In contrast to the subclones 4, 6, and FaDu, the subclone 10 displayed a 302 kb duplication in 16q23.1(75,318,494 − 75,620,953). The duplication encompasses 6 genes of which 4 are frequently deregulated in cancer (TMEM170A, CHST6, CHST5, TMEM231). The TMEM231 gene is responsible for the Joubert Syndrome 20; (OMIM 614970) and the GABARAPL2 is involved in the autophagy interaction network (Fig. 5c).
Effects of radiation and chemotherapeutics on RAD9A methylation
As most of our patients (except patient 1N20) did receive chemo- and radiotherapy following diagnosis and the donation of the fibroblasts was done in adulthood, several years after the first malignancy, we designed experiments that may clarify whether treatment of the malignancies has an impact on the methylation of RAD9A or if RAD9A-methylation is a potential stable methylation marker.
Effects of radiation.
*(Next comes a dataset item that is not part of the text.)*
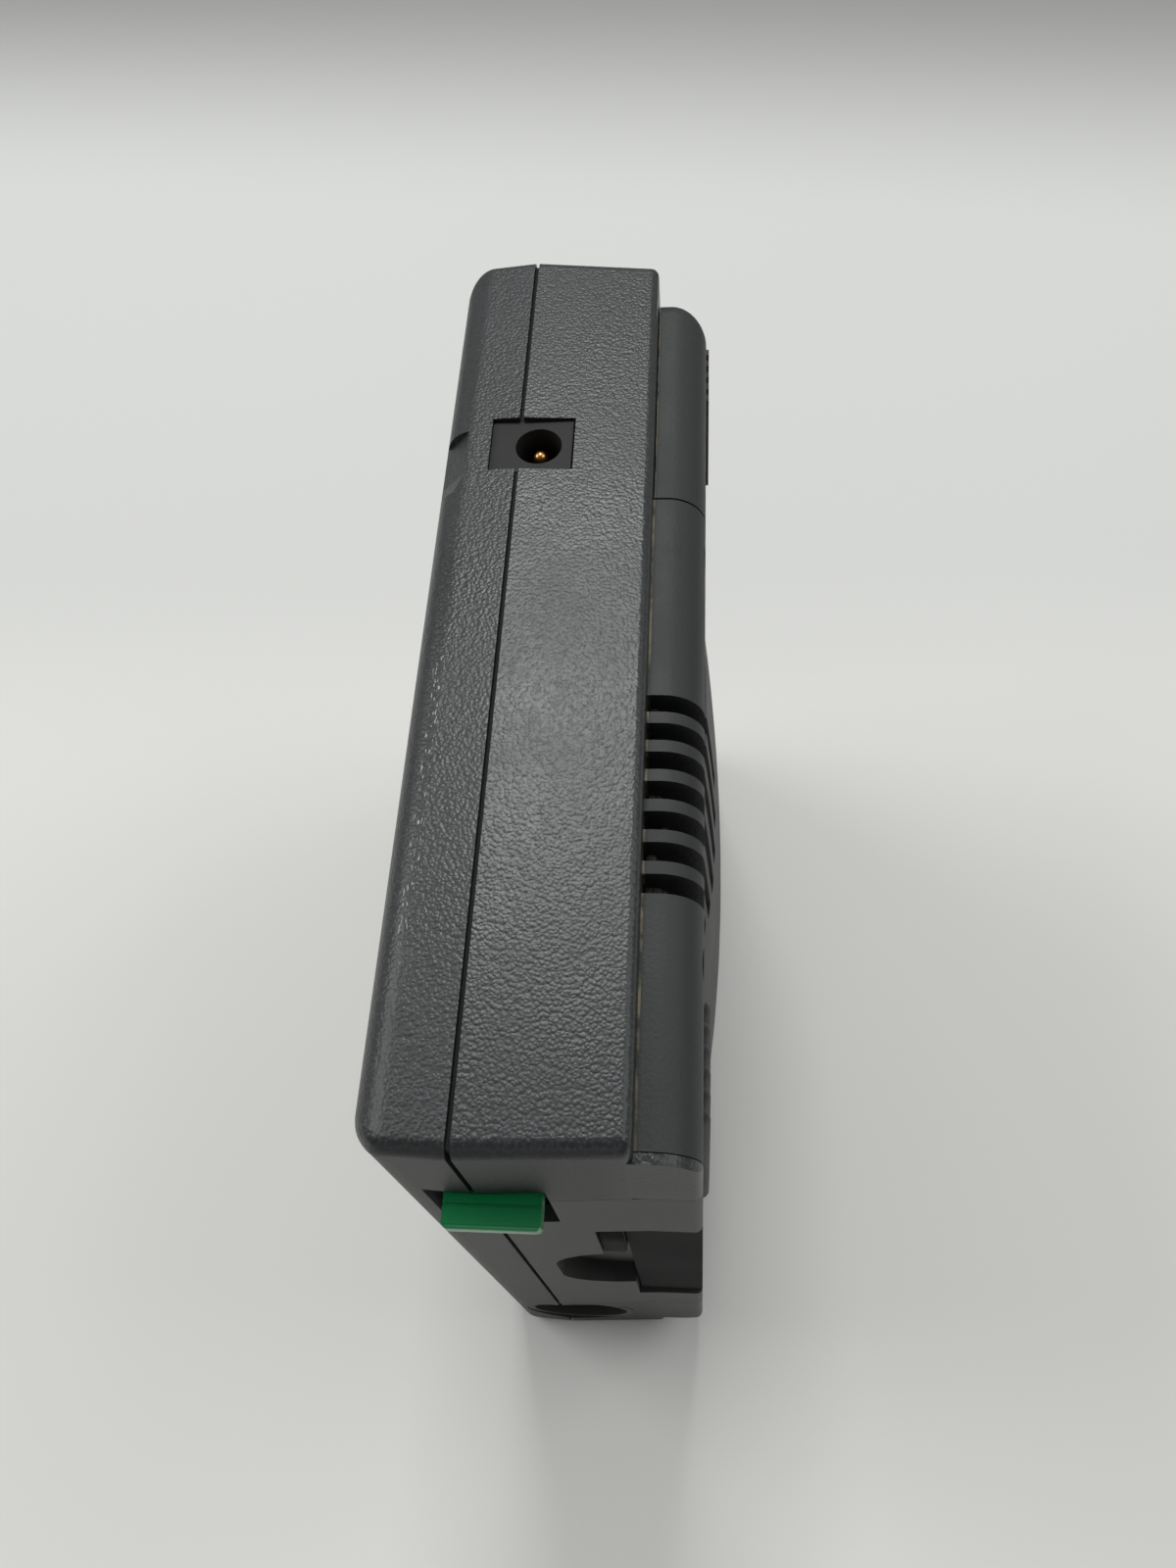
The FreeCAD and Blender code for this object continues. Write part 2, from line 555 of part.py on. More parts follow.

We have previously shown that DNA methylation remains relatively stable in primary fibroblasts throughout the first cell cycle after irradiation [29]. In contrast, significant methylation changes in > 250 genes and the MAP kinase signaling pathway were associated with delayed radiation effects in single-cell clones of irradiated fibroblast [30]. To study radiation effects on the mean methylation of the RAD9A intron 2 site, the control cell line 0N18 was analyzed at 15 min, 2 and 24 h after irradiation with 0 Gy, 2 Gy, 5 Gy, and 8 Gy at each time point. The RAD9A mean methylation values in intron 2 remained virtually unchanged between 7% and 9% (Fig. 6a). As RAD9A expression is deregulated in a variety of tumors and plays an important role in DNA repair, we additionally performed experiments with three fibroblast strains (1N08, 0N12, and 2N12) which were irradiated in fractions of 8 × 2 Gy, 4 × 4 Gy, 8 × 4 Gy, 10 × 2 Gy, and 10 × 4 Gy within 20 days. Again, RAD9A mean methylation remained rather constant at 5% in 1N08 and 2N12, and at 8–9% in 0N12 cell lines (Fig. 6b). Furthermore, we performed experiments in exponentially growing FaDu tumor cells to estimate the mean methylation values of RAD9A. The cells were analyzed at 2, 4, and 24 h after irradiation with a single dose of 0 Gy, 2 Gy, 5 Gy, and 8 Gy. The RAD9A mean methylation varied within a narrow range of 54–57% and there was no difference between irradiated and non-irradiated cells (Fig. 6c). The proportion of G2-phase cells (measured by flow cytometry for FaDu cells) increased with radiation dose and time after irradiation, ranging from 35% G2-phase cells in non-irradiated cells to 65% at 24 h after 8 Gy indicating a functional G2/M checkpoint (Fig. 6d).
Effects of chemotherapeutics. Although tumor therapy varied between patients, daunorubicin and doxorubicin were frequently used in the treatment regimens. As both drugs have similar properties and the cellular uptake of daunorubicin is superior to that of doxorubicin, we analyzed the influence of daunorubicin on RAD9A methylation. Treatment of normal fibroblasts with 3 µM daunorubicin, as stated in the study of Przybylska et al. [31], yields a surviving cell fraction of 60%. Analysis of γH2AX as a marker for DNA double-strand breaks confirmed the incorporation and toxicity of daunorubicin in the cells (Fig. 6e). Examination of the methylation signature at 0, 1, 4, 12 and 24 h post-treatment showed no significant changes in methylation in two independent fibroblast cell lines. The 2N24 cell line exhibited mean methylation values of 4–6% and 0N24 control cell line of 9–12% (Fig. 6f).